Il est à noter que la procédure contentieuse peut être longue (plusieurs mois, voire années) et coûteuse si l’on fait appel à un avocat. C’est pourquoi il est souvent préférable de privilégier la voie amiable et la médiation de la CADA dans un premier temps.

Stratégies et arguments pour maximiser ses chances de succès

Pour optimiser ses chances d’obtenir gain de cause dans une procédure de contestation, il convient d’adopter une stratégie argumentative solide. Voici quelques pistes à explorer :

1. Démontrer l’intérêt public de la communication : Mettre en avant les enjeux de transparence démocratique, de contrôle de l’action publique ou d’information des citoyens que soulève la demande d’accès.

2. Contester la qualification du document : Si l’administration invoque le caractère préparatoire du document, argumenter que la décision à laquelle il se rapporte a déjà été prise ou abandonnée.

3. Proposer une communication partielle : Suggérer l’occultation des seules informations réellement confidentielles pour permettre l’accès au reste du document.

4. Invoquer le principe de proportionnalité : Démontrer que l’intérêt de la communication l’emporte sur les risques allégués par l’administration.

5. S’appuyer sur la jurisprudence : Citer des décisions de justice ou des avis de la CADA favorables dans des cas similaires.

6. Solliciter une expertise indépendante : Dans les cas complexes, demander au juge la désignation d’un expert pour évaluer la sensibilité réelle des informations.

7. Mettre en avant la bonne foi du demandeur : Souligner l’absence d’intention malveillante et la légitimité de la démarche.

En parallèle de ces arguments juridiques, il peut être judicieux d’adopter une approche pragmatique :

  • Maintenir un dialogue constructif avec l’administration
  • Proposer des garanties quant à l’utilisation des documents (engagement de confidentialité, par exemple)
  • Envisager une médiation avec l’aide d’un tiers (médiateur de la République, élu local, etc.)
  • Mobiliser l’opinion publique ou les médias sur les enjeux de la demande (avec prudence)

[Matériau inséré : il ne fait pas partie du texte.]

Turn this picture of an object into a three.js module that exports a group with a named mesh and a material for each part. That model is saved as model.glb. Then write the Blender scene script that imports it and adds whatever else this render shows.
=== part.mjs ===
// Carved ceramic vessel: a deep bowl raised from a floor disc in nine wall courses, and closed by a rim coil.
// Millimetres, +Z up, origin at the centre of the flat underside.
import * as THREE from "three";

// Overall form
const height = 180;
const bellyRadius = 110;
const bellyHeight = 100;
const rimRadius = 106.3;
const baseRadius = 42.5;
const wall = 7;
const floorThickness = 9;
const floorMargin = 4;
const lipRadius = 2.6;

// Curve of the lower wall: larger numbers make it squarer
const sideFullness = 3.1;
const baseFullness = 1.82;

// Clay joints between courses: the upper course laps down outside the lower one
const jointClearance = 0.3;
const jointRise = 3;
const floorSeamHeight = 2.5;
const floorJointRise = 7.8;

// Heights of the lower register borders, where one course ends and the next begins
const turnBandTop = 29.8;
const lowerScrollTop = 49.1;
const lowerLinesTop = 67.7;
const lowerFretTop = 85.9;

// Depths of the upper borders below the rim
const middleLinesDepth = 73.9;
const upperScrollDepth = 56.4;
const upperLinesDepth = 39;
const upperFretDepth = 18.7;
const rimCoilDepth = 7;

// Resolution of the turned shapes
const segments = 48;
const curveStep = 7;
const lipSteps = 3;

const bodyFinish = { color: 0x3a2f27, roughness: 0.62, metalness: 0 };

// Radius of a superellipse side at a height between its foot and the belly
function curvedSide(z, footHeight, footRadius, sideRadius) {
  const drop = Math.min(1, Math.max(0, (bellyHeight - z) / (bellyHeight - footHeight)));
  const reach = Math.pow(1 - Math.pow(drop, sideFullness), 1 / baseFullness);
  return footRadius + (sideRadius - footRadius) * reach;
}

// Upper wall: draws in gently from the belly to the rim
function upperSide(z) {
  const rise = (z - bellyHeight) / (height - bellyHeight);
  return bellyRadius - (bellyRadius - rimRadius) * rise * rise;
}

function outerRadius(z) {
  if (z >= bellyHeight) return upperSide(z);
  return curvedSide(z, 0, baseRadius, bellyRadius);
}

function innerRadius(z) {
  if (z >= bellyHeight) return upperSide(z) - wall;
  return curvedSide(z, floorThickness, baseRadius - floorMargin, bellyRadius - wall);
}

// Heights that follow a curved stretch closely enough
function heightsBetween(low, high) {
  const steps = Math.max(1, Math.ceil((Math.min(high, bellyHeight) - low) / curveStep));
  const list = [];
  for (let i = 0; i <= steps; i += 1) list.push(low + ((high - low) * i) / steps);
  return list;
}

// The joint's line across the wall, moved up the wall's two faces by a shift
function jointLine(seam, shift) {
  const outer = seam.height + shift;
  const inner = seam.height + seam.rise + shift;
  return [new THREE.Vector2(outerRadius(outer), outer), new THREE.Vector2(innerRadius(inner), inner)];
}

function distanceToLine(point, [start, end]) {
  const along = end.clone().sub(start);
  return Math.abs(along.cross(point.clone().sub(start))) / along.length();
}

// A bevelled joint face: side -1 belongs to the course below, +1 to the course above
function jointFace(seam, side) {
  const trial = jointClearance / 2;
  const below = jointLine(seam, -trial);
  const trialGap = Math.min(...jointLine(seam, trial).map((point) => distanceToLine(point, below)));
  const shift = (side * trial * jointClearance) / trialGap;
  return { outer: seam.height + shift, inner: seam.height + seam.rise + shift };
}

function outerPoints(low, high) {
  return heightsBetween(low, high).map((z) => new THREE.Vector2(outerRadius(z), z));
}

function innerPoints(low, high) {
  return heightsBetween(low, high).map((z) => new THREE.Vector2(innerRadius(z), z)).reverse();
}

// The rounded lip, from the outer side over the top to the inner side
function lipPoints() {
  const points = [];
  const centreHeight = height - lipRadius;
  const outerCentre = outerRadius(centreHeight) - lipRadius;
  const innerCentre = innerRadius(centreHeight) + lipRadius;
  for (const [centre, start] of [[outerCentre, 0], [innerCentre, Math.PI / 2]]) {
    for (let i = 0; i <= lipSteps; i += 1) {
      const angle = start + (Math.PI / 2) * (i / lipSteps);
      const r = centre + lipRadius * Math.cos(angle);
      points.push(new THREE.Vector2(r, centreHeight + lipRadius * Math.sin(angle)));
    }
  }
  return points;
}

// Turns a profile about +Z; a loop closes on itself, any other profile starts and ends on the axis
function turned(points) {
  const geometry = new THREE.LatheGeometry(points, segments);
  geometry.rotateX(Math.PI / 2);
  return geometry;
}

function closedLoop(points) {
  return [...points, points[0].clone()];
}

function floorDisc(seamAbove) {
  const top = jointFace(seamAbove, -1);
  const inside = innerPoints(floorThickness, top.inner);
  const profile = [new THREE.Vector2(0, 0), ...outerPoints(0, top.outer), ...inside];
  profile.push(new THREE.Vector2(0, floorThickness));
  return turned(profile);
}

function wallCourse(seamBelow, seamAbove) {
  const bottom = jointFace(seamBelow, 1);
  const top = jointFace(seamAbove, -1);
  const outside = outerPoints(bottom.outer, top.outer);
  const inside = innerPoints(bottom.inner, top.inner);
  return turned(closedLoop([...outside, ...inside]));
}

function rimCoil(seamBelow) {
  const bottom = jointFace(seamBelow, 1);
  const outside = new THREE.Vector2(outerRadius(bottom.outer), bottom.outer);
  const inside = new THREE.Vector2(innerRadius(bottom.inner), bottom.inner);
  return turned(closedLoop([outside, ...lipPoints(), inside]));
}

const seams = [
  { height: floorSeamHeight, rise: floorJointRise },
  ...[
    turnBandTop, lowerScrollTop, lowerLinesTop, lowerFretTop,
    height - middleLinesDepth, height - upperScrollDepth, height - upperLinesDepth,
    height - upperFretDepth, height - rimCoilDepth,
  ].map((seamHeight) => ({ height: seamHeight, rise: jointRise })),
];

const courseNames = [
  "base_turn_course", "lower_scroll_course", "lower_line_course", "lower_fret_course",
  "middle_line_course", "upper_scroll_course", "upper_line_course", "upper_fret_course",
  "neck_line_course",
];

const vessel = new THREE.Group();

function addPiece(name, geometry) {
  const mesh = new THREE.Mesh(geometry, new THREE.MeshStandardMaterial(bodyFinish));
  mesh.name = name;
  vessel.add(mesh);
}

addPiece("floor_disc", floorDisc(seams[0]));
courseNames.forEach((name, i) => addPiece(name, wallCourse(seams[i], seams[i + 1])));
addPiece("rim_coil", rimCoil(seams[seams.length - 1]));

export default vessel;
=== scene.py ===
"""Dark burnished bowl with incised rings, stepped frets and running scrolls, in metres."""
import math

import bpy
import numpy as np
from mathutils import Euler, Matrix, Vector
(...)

La combinaison de ces différentes stratégies, adaptées à chaque situation particulière, permet d’augmenter significativement les chances d’obtenir l’accès aux documents administratifs sollicités.

Perspectives d’évolution du droit d’accès aux documents administratifs

Le droit d’accès aux documents administratifs est en constante évolution, sous l’influence conjuguée du numérique, des exigences croissantes de transparence et des enjeux de protection des données personnelles. Plusieurs tendances se dégagent pour l’avenir :

1. Vers une ouverture proactive des données publiques

La politique d’open data encourage les administrations à publier spontanément un nombre croissant de documents et de jeux de données. Cette approche proactive vise à réduire le besoin de demandes individuelles d’accès. Le défi réside dans la mise en place d’infrastructures techniques et organisationnelles permettant une diffusion massive et sécurisée des informations publiques.

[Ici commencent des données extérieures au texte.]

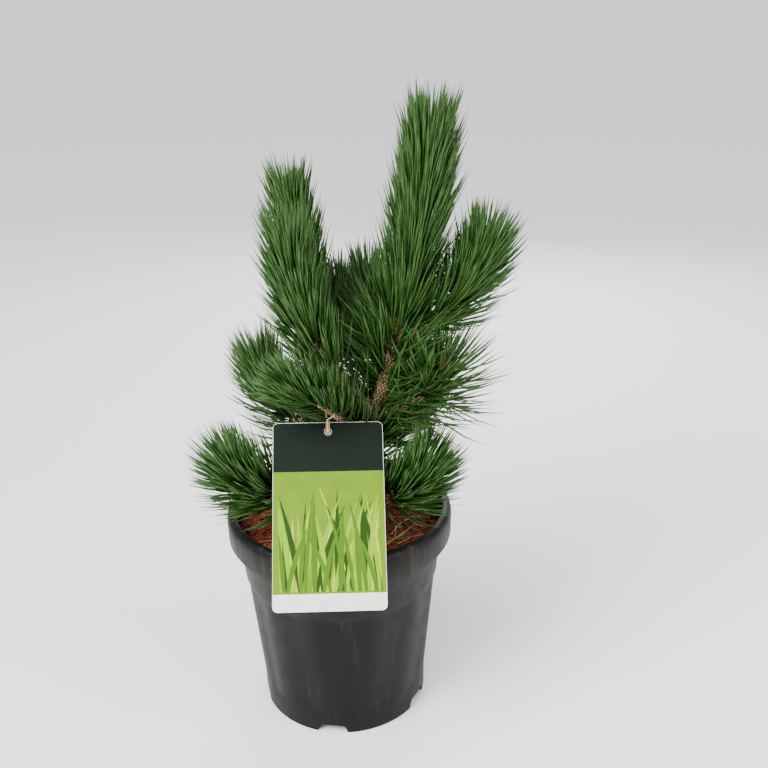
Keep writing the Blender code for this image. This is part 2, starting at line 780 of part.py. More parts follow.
def main():
    clear_scene()
    plastic = material("black_moulded_plastic", (0.020, 0.020, 0.019), 0.45)
    mix = material("coir_and_bark_mix", (0.16, 0.045, 0.02), 0.95)
    bark = material("young_pine_bark", (0.21, 0.13, 0.07), 0.85)
    green = material("pine_needles", (0.035, 0.12, 0.025), 0.5)
    card = material("coated_card", (0.09, 0.2, 0.06), 0.3)
    string = material("tie", (0.6, 0.5, 0.3), 0.6)

    make_pot(plastic)
    make_potting_mix(mix)
    make_trunk(bark)
    for name in BOUGHS:
        make_bough(name, bark)

    taken = Taken()
    for a, b, radius, owner in limb_segments():
        taken.add([a, b], radius, owner)
    rng = random.Random(SEED)
    trunk_mass("needles_leader", LEADER_FOOT, TRUNK[-1][0], 8, True, LEADER, taken, rng, green)
    for name in BOUGHS:
        make_mass(name, taken, rng, green)
    trunk_mass("needles_trunk_middle", *MIDDLE_SPAN, 3, False, MIDDLE, taken, rng, green)
    trunk_mass("needles_trunk_low", *LOW_SPAN, 2, False, LOW, taken, rng, green)
    make_label(card)
    make_tie(string)


main()
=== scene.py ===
"""A young Bosnian pine in its nursery pot: the finish of every surface, over the fixed model. Metres, +Z up,
and the photograph's viewer stands on the -Y side."""

import math

import bmesh
import bpy
import numpy as np
from bpy.props import FloatProperty, FloatVectorProperty, IntProperty, PointerProperty
from mathutils import Matrix, Vector, noise


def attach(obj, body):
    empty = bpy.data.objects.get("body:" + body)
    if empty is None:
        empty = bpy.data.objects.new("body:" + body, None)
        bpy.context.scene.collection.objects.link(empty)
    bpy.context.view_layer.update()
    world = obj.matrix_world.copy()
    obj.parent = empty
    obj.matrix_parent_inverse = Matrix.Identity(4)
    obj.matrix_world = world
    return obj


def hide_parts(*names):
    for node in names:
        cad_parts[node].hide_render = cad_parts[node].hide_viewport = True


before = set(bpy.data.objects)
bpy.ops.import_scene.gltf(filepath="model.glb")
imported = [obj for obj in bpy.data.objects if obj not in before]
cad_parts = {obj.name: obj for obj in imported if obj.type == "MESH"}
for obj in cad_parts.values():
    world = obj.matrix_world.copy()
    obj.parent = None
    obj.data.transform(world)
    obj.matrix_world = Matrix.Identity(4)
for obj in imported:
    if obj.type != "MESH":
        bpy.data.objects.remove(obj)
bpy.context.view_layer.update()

bl_info = {
    "name": "Potted young pine",
    "version": (1, 0, 0),
    "blender": (4, 5, 0),
    "location": "View3D > Sidebar > Pine",
    "description": "Dresses a young pine in a nursery pot",
    "category": "Object",
}

MM = 0.001
GOLDEN_ANGLE = math.radians(137.508)

# Pot, as in the solid model: a nursery container with a rolled rim and a collar under it
POT_HEIGHT = 218 * MM
RIM_RADIUS = 112.5 * MM
RIM_ROUNDING = 5 * MM
MOUTH_RADIUS = 103.5 * MM
COLLAR_RADIUS = 99 * MM
BASE_RADIUS = 84.5 * MM
WALL = 2.4 * MM
FLOOR_RISE = 9.5 * MM
BOSS_RADIUS = 28 * MM
DRAIN_RADIUS = 6 * MM
DRAIN_CIRCLE = 58 * MM
DRILL_SPAN = (6 * MM, 15 * MM)
GAP = 0.3 * MM

# The wall's panels, pressed in a little deeper than the solid's so that they show
FLUTES = 12
FLUTE_DEPTH = 1.6 * MM

# The foot's notches, close to the solid's: the first one's place, and width at the ground and the top, in
# degrees round the pot
FOOT_NOTCHES = 5
FIRST_NOTCH_DEG = -10.4
NOTCH_DEG_FOOT = 21
NOTCH_DEG_TOP = 16.5
NOTCH_HEIGHT = 8.8 * MM

# How finely the pot is turned, and which of its edges are softened or stay crisp
POT_COLUMNS = 240
DRILL_COLUMNS = 40
SOFT_EDGE = 0.5 * MM
SOFTENED_ABOVE_DEG = 28
SHARP_ABOVE_DEG = 32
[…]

2. L’impact de l’intelligence artificielle

Les technologies d’IA pourraient révolutionner le traitement des demandes d’accès :

  • Automatisation du tri et de l’anonymisation des documents
  • Analyse prédictive pour anticiper les demandes récurrentes
  • Assistance à la décision pour évaluer la communicabilité des documents

Ces avancées promettent d’accélérer les procédures, mais soulèvent des questions éthiques quant au rôle de l’humain dans le processus décisionnel.

3. Renforcement des sanctions en cas de non-respect

Face aux résistances persistantes de certaines administrations, un durcissement des sanctions pour non-communication injustifiée est envisageable. Cela pourrait passer par l’instauration d’amendes administratives ou la reconnaissance d’un préjudice moral indemnisable pour le demandeur.

4. Harmonisation européenne

L’Union européenne pourrait jouer un rôle accru dans l’harmonisation des règles d’accès aux documents administratifs entre les États membres. Une directive cadre pourrait fixer des standards minimaux communs, tout en préservant les spécificités nationales.

5. Élargissement du champ des documents accessibles

La notion de document administratif pourrait être étendue pour englober de nouvelles formes de production administrative :

  • Algorithmes et codes sources utilisés par l’administration
  • Données issues d’objets connectés dans l’espace public
  • Communications instantanées (messageries, réseaux sociaux) des agents publics

Ces évolutions soulèveront des débats sur l’équilibre entre transparence et efficacité de l’action administrative.

6. Vers un droit à l’explication des décisions administratives

Au-delà de l’accès aux documents bruts, un droit à l’explication des processus décisionnels de l’administration pourrait émerger. Cela impliquerait une obligation pour les autorités de documenter et de justifier de manière détaillée leurs choix, en particulier lorsqu’ils s’appuient sur des systèmes algorithmiques complexes.

Ces perspectives d’évolution témoignent du caractère dynamique du droit d’accès aux documents administratifs. Les citoyens, les juristes et les administrations devront rester vigilants pour adapter les pratiques et les procédures à ces nouveaux enjeux, tout en préservant l’équilibre entre transparence, efficacité administrative et protection des intérêts légitimes.